Dataset excerpt:
┌──
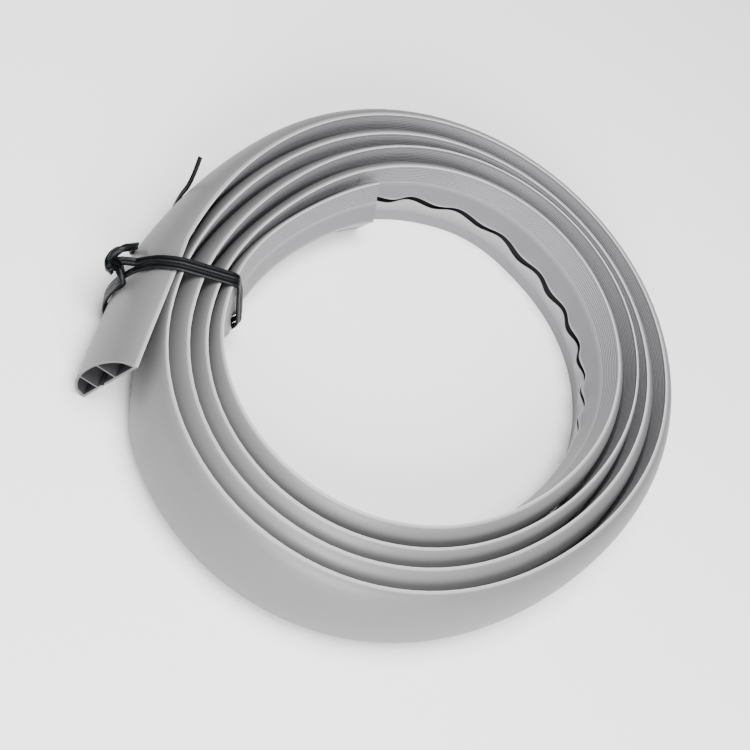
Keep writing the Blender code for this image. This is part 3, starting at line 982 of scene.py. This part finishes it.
@dataclass(frozen=True)
class TwistTie:
    """Plastic-coated wire tie: two wraps round the bundle, a twisted knot and a loose end.

    The loose end's route is a list of given places, each with its radius in millimetres, its coil
    angle in degrees and its height in millimetres.
    """

    plan: CoilPlan = CoilPlan()
    finish: CoatedTie = CoatedTie()
    width: float = 6.0 * MM
    thickness: float = 2.4 * MM
    edge_thickness: float = 1.3 * MM
    standoff: float = 1.9 * MM
    pitch: float = 6.1 * MM
    spacing: float = 1.2 * MM
    inner_reach: float = 4.6 * MM
    outer_reach: float = 10.8 * MM
    near_reach: float = 26.0 * MM
    between: int = 8
    half_round: int = 12
    slack: float = 0.8 * MM
    slack_turn: float = 34.0
    slack_slopes: Pair = (0.5, 0.9)
    slack_rises: Pair = (24.0 * MM, 42.0 * MM)
    slack_ends: Pair = (62.0 * MM, 79.0 * MM)
    knot_height: float = 57.0 * MM
    knot_standoff: float = 9.0 * MM
    knot_shift: float = -7.0 * MM
    knot_reach: float = 7.0 * MM
    knot_way: tuple[float, float, float] = (0.50, 0.70, -0.42)
    knot_length: float = 8.0 * MM
    knot_turns: float = 1.0
    knot_radius: float = 2.4 * MM
    knot_plump: float = 2.6
    knot_steps: int = 22
    knot_stub: float = 2.5 * MM
    wrap_plump: float = 0.9
    plump_reach: float = 19.0 * MM
    loose_route: tuple = (
        (241.5, 208.0, 54.0), (240.0, 207.0, 60.0), (234.7, 206.0, 63.5), (227.5, 204.4, 61.0),
        (224.5, 202.2, 52.0), (226.4, 200.4, 38.0), (223.6, 197.8, 22.0), (217.8, 194.0, 11.0),
        (213.8, 189.8, 8.0), (212.0, 186.2, 8.5), (214.0, 183.8, 14.0), (215.6, 182.7, 26.0),
        (215.6, 182.3, 38.0), (214.6, 181.9, 50.0), (216.4, 180.4, 60.0), (219.7, 178.7, 70.0))
    loose_out: float = 1.2 * MM
    loose_steps: int = 7
    loose_settles: float = 2.0
    loose_turns: Pair = (11.5, 15.0)
    loose_thins: Pair = (1.5, 5.0)
    loose_narrows: Pair = (5.0, 9.0)
    loose_less: float = 0.42
    sharp: float = 60.0

    def frame_axes(self) -> tuple[Vector, Vector, Vector, Vector]:
        """Gives the tie's plane.

        Returns:
            Its origin, and the ways outward, along the strip and up.
        """
        ray = self.plan.ray(TIE_ANGLE)
        radial = Vector((ray.x, ray.y, 0.0))
        along = Vector((-ray.y, ray.x, 0.0))
        return Vector((*self.plan.centre, 0.0)), radial, along, Vector((0.0, 0.0, 1.0))

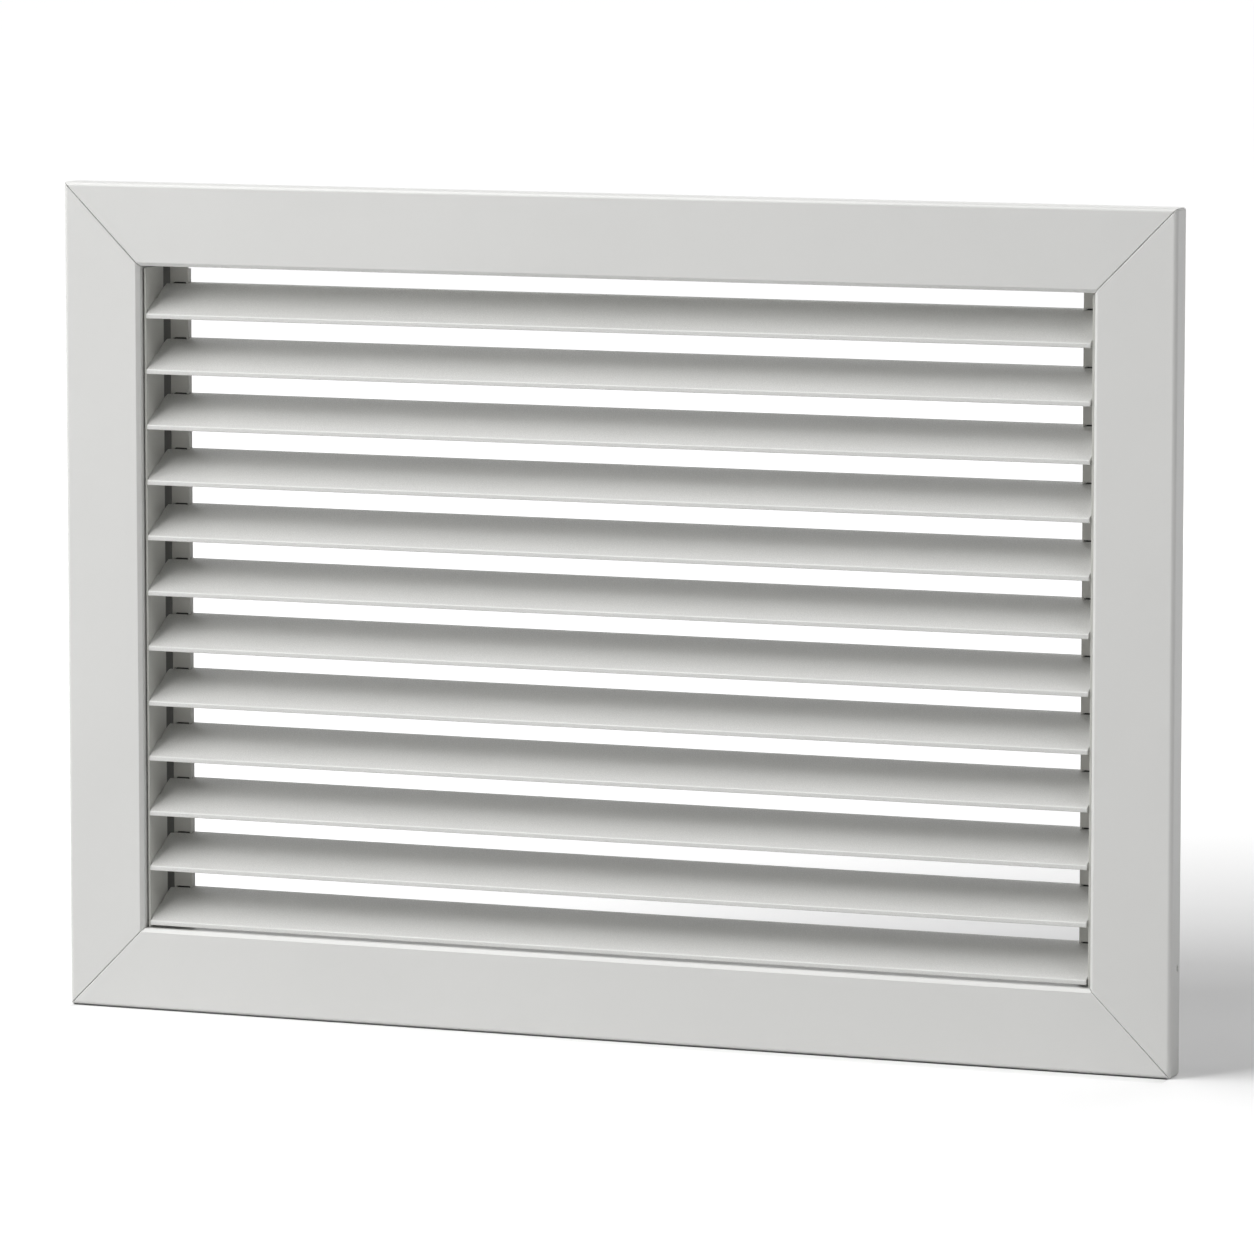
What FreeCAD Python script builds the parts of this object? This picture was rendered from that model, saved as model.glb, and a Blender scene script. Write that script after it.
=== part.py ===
import FreeCAD, Part
import math
import os

# Return air grille with fixed curved blades, in millimetres.
# X runs along the width, Y runs into the wall and Z is up. The origin is the centre of the
# wall opening, in the plane where the flange's rear edge meets the wall, so the face is at -Y.

# Opening and flange
opening_width = 450.0      # clear width inside the neck
opening_height = 300.0     # clear height inside the neck
flange_width = 37.0        # from the clear opening out to the outer edge
return_depth = 12.0        # from the face back to the wall
neck_depth = 36.0          # from the face to the neck's rear edge
face_wall = 1.6
return_wall = 1.5
neck_wall = 1.6
face_round = 2.0           # radius along the outer edge of the face
lip_bevel = 1.6            # bevel along the inner edge of the face
mitre_gap = 0.16           # hairline between two bars at a corner
mitre_break = 0.3          # broken edge of the mitre on the face
corner_round = 1.6         # radius of the frame's four outer corners

# Channel behind the face that takes the corner brackets
channel_offset = 10.0      # from the flange's outer edge to the channel
channel_width = 18.0
channel_depth = 2.6
rib_wall = 1.2
rib_hook = 2.0             # how far each rib hooks over the channel

# Corner brackets and their grub screws
bracket_thickness = 2.4
bracket_leg = 50.0         # from the bracket's outer corner to the end of a leg
bracket_side_gap = 0.2     # between the bracket and each side of the channel
grub_diameter = 5.0
grub_thread_gap = 0.05     # radial
grub_end_margin = 12.0     # from the screw's axis to the end of the leg
grub_stand_out = 1.0       # how far the screw stands behind the bracket
socket_across_flats = 2.5
socket_depth = 1.8

# Blades
blade_pitch = 25.0
bottom_gap = 1.3           # under the lowest blade
top_gap = 5.0              # least gap above the highest blade
nose_set_back = 2.8        # from the face to the front of the blades
blade_wall = 1.2
nose_depth = 2.4
nose_face_height = 1.5     # from the nose's underside to its upper round
nose_round = 0.9
nose_lower_round = 0.5
front_run = 14.4           # depth of the lower, hollow curve
rear_run = 9.8             # depth of the upper, rounded curve
front_angle = 24.5         # degrees above level at the nose
middle_angle = 36.5        # where the two curves meet
rear_angle = 11.5          # at the rear edge
blade_end_gap = 0.5        # between a blade's end and its side plate

# Side plates that carry the blades' ends
plate_thickness = 1.0
plate_set_back = 1.2       # from the front of the blades to the front of the plate
plate_depth = 18.2
plate_wall_gap = 0.8       # between the plate and the neck
plate_top_gap = 1.0        # above the plate, which stands on the bottom bar
tenon_start = 2.8          # from the nose's front to the tenon
tenon_depth = 8.6
tenon_stand_out = 0.4      # how far the staked tenon stands beyond its plate
tenon_gap = 0.12           # around the tenon in its slot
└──
> **AIM OF THE TASK**:
Search the data for "Blender". Copy every matching line.

> **FULL SOLUTION**:
Keep writing the Blender code for this image. This is part 3, starting at line 982 of scene.py. This part finishes it.
What FreeCAD Python script builds the parts of this object? This picture was rendered from that model, saved as model.glb, and a Blender scene script. Write that script after it.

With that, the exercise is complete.